Love the GT500, but can you provide a source for saying it would pull a 7:11-7:15 lap time?
That would be leaps and bounds faster than the lap times i’ve seen for it, which if memory serves is closer to 7:39. Manual ZL1 1LE put down a 7:16 flat, for reference.
Fun fact, the Viper ACR holds the record still for the fastest manual transmission Ring time, as well as fastest american car time at 7:01.3!
https://fastestlaps.com/comparisons/lh235vhe828r Zl1 1le track times vs gt500, the gt500 is very close to 1le in most tracks and beats it in two, maybe on a longer track the power might give it an advantage, probably looking at 7:19-7:15 track times for the gt500 more realistically.
yeah high teens is probably doable on the S550 GT500. Again, love the car, but saying it beats the ZLE around all tracks in the US is just demonstrably not true lol
Cheaper too, zle is great, does sacrifice street livability for its times though, gt500 not so much.
Man you’re so right. A ZLE is a track car that can be driven on the street. I know of a few guys that daily them despite the stiffness, but for me the perfect daily would be the shelby.
I daily mine. It’s a ton of fun to be reminded you’re driving something special all the time. You won’t get bored. It also saves 400lbs vs the GT500, which should help slightly with consumables like brakes and tires.
A 2018 ZL1 Camaro lapped the ring at 7:16. The new GT500 beats the Camaro around all tracks in the U.S.
https://fastestlaps.com/models/ford-mustang-shelby-gt500-s550
So it’s somewhere between a 991.2 GT3 (7:12)and a ZL1 Camaro (7:16)
Nah, ZLE is faster around most
I suspect it’s because the GT500 was tested without the track pack which adds the Cup 2’s. I know for Leguna Seca they had the CFTP.
https://fastestlaps.com/tests/uhk1c6v3dgba
At Eurospeedway they had the normal version with the PS4’s which the 1LE beat. Or the 1LE is just faster in general. I didn’t check every lap time before I made my blanketed statement.
Officially you are right, the best time is 7:39 (#132 overall).

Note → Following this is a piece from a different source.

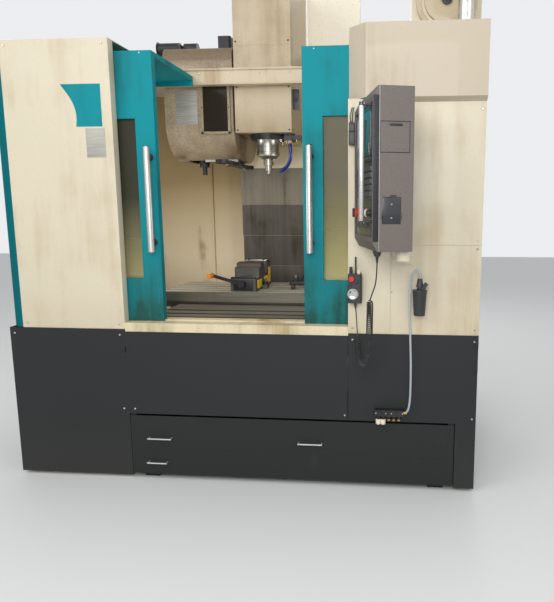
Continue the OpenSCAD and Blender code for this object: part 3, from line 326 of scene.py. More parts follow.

https://fastestlaps.com/models/ford-mustang-shelby-gt500-2013
I don’t really see Spa as being all that different. Lots of elevation, mix of high and low(er) speed corners, so fairly similar. Nordschleife has lots more corners, and is bumpier, but the big difference is the length (and number of corners). A small bobble in a single corner & you’ve blown your lap. Those bumps at the Nordschleife make it so much easier to make a mistake, and all those corners give so many more opportunities for mistakes+ any one mistake will kill your lap… So, times at Nordschleife tend to favor cars that are really fast, but reliably so (or at least have big enough pocketbooks to give them enough chances at a good lap). There are some cars that are insanely fast, but more difficult to drive absolutely at the limit. They will be very hard to set a solid laptime with… it’s also rather expensive to have the ring all to yourself to go for that perfect lap, so it’s not like you get all that many attempts at it (unless you have that nice pocketbook behind you of course)
So … I don’t think Nürburgring lap times are a great metric, but I do think they are a better metric than you’d get from lap times on a similar, but shorter, circuit. (Source: I have laptimes at Spa that I’m fairly happy with, but have yet to set a single lap at Nordschleife that I’d say is great, but Harry’s Lap Timer says I have an optimal lap to be proud of)
Sorry but I think Circuit de Spa is nothing like the Nordschleife. Spa has 20 turns over 7 km, 2 high speed sections, and 100 m of elevation change. It also has pretty decent run-offs. The Nordschleife has 150+ turns over 20 km, several high speed sections, 300 m of elevation change, and virtually no run-offs.
Spa is certainly a challenging and dangerous circuit, but the Nordschleife has earned its reputation of being the most dangerous track in the world for a reason.
The point is that the nordshliefe test how the car breaks, turns (at different speeds), speeds up, at 95% which is what most street users will do. It penalizes cars that are very hard to drive and cars that are unstable over bumps and that’s very important to uses.
99.99% of production cars wouldn’t be able to handle 10-15 laps
10 laps of the Nordschleife is over 200 km. I can’t think of any cars with big enough fuel tanks to go full send for 200 km. Most production cars will overheat their brakes and tyres after 1-2 laps of the ring anyways.